← Back to context

Comment by scrollop

4 hours ago

Can you compare the result to using 5.2 thinking and gemini 3 pro?

I can run the comparison again, and also include OpenAI's new release (if the context is long enough), but, last time I did it, they weren't even in the same league.

When I last did it, 5.X thinking (can't remember which it was) had this terrible habit of code-switching between english and portuguese that made it sound like a robot (an agent to do things, rather than a human writing an essay), and it just didn't really "reason" effectively over the poems.

I can't explain it in any other way other than: "5.X thinking interprets this body of work in a way that is plausible, but I know, as the author, to be wrong; and I expect most people would also eventually find it to be wrong, as if it is being only very superficially looked at, or looked at by a high-schooler".

Gemini 3, at the time, was the worst of them, with some hallucinations, date mix ups (mixing poems from 2023 with poems from 2019), and overall just feeling quite lost and making very outlandish interpretations of the work. To be honest it sort of feels like Gemini hasn't been able to progress on this task since 2.5 pro (it has definitely improved on other things — I've recently switched to Gemini 3 on a product that was using 2.5 before)

Last time I did this test, Sonnet 4.5 was better than 5.X Thinking and Gemini 3 pro, but not exceedingly so. It's all so subjective, but the best I can say is it "felt like the analysis of the work I could agree with the most". I felt more seen and understood, if that makes sense (it is poetry, after all). Plus when I got each LLM to try to tell me everything it "knew" about me from the poems, Sonnet 4.5 got the most things right (though they were all very close).

Will bring back results soon.

Edit:

I (re-)tested:

- Gemini 3 (Pro)

- Gemini 3 (Flash)

- GPT 5.2

- Sonnet 4.5

Having seen Opus 4.5, they all seem very similar, and I can't really distinguish them in terms of depth and accuracy of analysis. They obviously have differences, especially stylistic ones, but, when compared with Opus 4.5 they're all on the same ballpark.

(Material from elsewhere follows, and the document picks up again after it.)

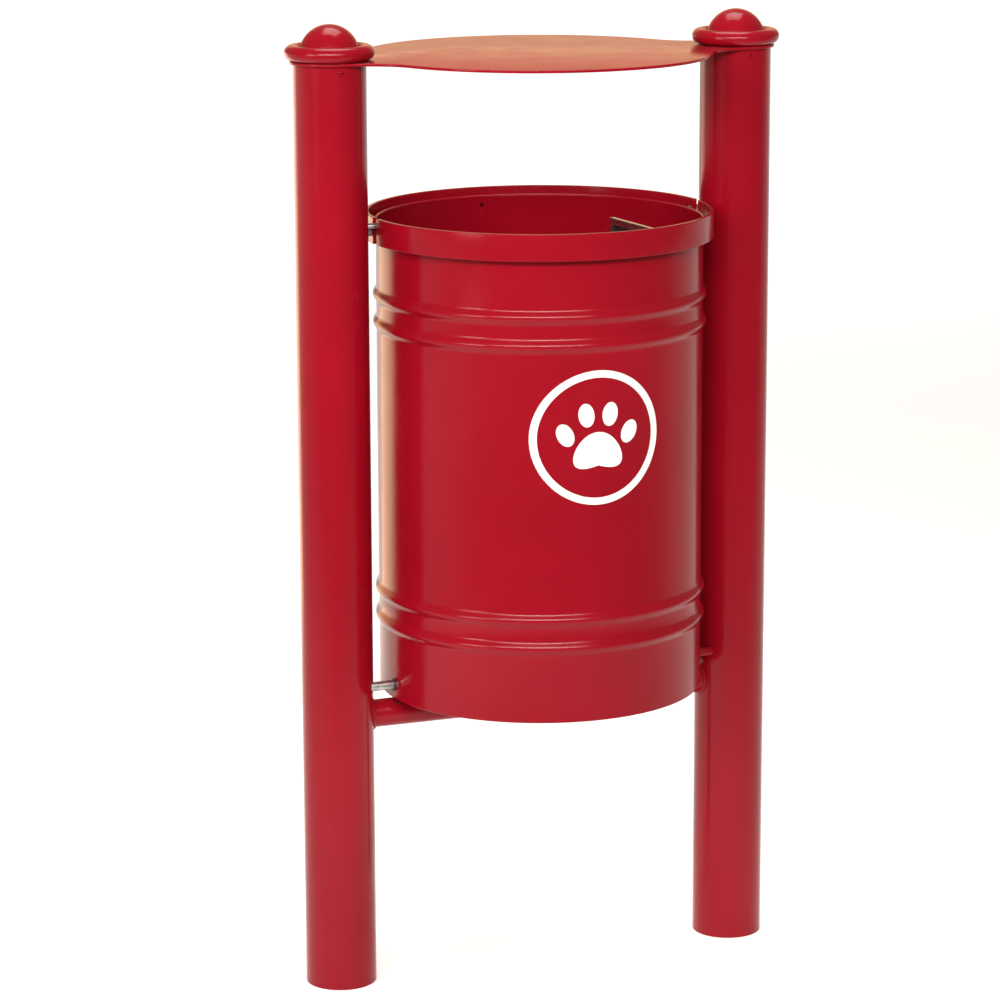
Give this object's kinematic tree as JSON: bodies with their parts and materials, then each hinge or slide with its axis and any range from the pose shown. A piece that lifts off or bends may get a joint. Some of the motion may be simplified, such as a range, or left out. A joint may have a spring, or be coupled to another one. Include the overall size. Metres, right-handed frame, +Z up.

These models produce rather superficial analyses (when compared with Opus 4.5), missing out on several key things that Opus 4.5 got, such as specific and recurring neologisms and expressions, accurate connections to authors that serve as inspiration (Claude 4.5 gets them right, the other models get _close_, but not quite), and the meaning of some specific symbols in my poetry (Opus 4.5 identifies the symbols and the meaning; the other models identify most of the symbols, but fail to grasp the meaning sometimes).

Most of what these models say is true, but it really feels incomplete. Like half-truths or only a surface-level inquiry into truth.

As another example, Opus 4.5 identifies 7 distinct poetic phases, whereas Gemini 3 (Pro) identifies 4 which are technically correct, but miss out on key form and content transitions. When I look back, I personally agree with the 7 (maybe 6), but definitely not 4.

These models also clearly get some facts mixed up which Opus 4.5 did not (such as inferred timelines for some personal events). After having posted my comment to HN, I've been engaging with Opus4.5 and have managed to get it to also slip up on some dates, but not nearly as much as other models.

The other models also seem to produce shorter analyses, with a tendency to hyperfocus on some specific aspects of my poetry, missing a bunch of them.

--

To be fair, all of these models produce very good analyses which would take someone a lot of patience and probably weeks or months of work (which of course will never happen, it's a thought experiment).

It is entirely possible that the extremely simple prompt I used is just better with Claude Opus 4.5/4.6. But I will note that I have used very long and detailed prompts in the past with the other models and they've never really given me this level of....fidelity...about how I view my own work.